::: INFORMATION PROVIDED

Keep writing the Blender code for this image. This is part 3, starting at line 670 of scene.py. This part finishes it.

::::::
::: INFORMATION PROVIDED

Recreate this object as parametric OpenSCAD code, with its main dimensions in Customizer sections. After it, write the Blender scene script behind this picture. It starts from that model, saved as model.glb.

::::::
::: INFORMATION PROVIDED

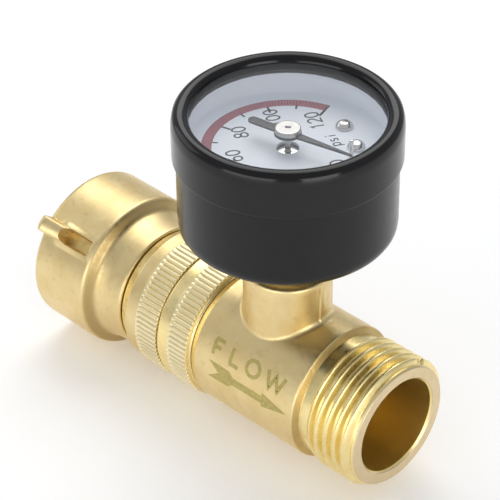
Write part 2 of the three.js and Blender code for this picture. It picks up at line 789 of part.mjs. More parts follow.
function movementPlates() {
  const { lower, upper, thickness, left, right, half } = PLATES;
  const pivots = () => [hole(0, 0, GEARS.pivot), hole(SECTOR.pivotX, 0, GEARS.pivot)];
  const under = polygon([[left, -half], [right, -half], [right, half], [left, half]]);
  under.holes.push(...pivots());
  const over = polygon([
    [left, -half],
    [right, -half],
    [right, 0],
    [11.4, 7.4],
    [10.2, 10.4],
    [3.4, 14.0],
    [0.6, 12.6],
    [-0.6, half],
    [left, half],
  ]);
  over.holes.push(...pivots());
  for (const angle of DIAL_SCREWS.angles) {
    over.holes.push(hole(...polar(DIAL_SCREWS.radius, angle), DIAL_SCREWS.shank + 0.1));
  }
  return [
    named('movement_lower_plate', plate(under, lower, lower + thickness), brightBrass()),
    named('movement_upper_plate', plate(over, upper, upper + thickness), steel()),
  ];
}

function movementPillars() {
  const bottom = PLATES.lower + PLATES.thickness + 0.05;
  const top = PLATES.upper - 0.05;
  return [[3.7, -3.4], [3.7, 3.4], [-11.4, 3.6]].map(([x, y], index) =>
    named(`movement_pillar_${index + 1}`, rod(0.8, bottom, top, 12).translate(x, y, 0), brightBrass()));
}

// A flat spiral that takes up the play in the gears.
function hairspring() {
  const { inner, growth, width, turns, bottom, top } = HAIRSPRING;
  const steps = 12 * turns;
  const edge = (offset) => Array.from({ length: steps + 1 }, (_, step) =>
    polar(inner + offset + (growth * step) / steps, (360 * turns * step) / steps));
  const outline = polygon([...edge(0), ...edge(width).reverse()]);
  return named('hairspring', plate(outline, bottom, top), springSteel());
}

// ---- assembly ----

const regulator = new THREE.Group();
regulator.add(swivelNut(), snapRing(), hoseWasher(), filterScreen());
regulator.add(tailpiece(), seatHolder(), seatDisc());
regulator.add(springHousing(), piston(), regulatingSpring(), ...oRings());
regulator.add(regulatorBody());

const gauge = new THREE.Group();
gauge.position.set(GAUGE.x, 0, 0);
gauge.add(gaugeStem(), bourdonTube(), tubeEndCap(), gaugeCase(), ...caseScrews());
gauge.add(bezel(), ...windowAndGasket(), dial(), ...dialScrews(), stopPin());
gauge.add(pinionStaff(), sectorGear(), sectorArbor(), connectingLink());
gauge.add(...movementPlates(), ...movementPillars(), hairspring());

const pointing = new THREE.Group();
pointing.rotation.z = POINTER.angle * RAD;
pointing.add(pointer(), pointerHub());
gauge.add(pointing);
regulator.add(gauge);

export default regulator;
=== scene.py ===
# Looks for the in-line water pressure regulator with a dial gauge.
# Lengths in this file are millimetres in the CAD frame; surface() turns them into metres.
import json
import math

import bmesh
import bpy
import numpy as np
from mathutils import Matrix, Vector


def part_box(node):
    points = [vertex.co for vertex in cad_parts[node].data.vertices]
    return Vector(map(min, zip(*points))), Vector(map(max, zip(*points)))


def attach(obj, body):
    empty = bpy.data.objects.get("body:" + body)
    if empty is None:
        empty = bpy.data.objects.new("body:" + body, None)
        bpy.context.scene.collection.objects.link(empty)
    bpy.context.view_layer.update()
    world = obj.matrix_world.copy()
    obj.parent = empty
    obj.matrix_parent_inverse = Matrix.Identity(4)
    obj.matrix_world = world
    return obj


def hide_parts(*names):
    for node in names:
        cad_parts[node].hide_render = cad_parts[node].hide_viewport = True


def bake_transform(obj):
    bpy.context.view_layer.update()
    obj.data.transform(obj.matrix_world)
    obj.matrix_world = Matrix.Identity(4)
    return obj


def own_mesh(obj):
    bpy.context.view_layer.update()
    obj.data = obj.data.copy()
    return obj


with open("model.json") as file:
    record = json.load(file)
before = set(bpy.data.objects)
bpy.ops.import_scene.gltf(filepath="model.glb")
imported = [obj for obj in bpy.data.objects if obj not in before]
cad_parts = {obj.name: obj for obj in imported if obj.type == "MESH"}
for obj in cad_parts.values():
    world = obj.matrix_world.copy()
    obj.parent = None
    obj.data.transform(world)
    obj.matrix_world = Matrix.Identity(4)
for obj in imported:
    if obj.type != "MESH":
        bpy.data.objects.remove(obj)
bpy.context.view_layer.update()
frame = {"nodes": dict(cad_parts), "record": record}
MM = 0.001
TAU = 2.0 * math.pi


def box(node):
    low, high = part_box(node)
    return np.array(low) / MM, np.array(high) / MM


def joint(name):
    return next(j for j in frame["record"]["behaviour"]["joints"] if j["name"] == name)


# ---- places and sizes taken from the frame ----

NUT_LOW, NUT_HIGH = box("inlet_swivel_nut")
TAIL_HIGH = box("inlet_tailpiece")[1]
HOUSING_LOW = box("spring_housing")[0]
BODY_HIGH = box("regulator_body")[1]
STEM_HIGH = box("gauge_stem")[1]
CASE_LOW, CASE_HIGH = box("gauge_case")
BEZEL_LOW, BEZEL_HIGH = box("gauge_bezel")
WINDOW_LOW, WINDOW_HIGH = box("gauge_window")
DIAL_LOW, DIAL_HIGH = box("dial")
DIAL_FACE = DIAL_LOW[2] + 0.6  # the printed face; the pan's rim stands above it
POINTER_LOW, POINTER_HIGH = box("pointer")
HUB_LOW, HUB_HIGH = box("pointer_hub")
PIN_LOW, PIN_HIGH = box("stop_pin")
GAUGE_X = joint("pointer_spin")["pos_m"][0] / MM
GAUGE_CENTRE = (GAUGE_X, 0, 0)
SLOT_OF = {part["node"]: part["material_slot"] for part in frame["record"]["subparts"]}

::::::

CHALLENGE:
Determine the number of lines containing "frame". Write only that number.

TASK ANSWER:
5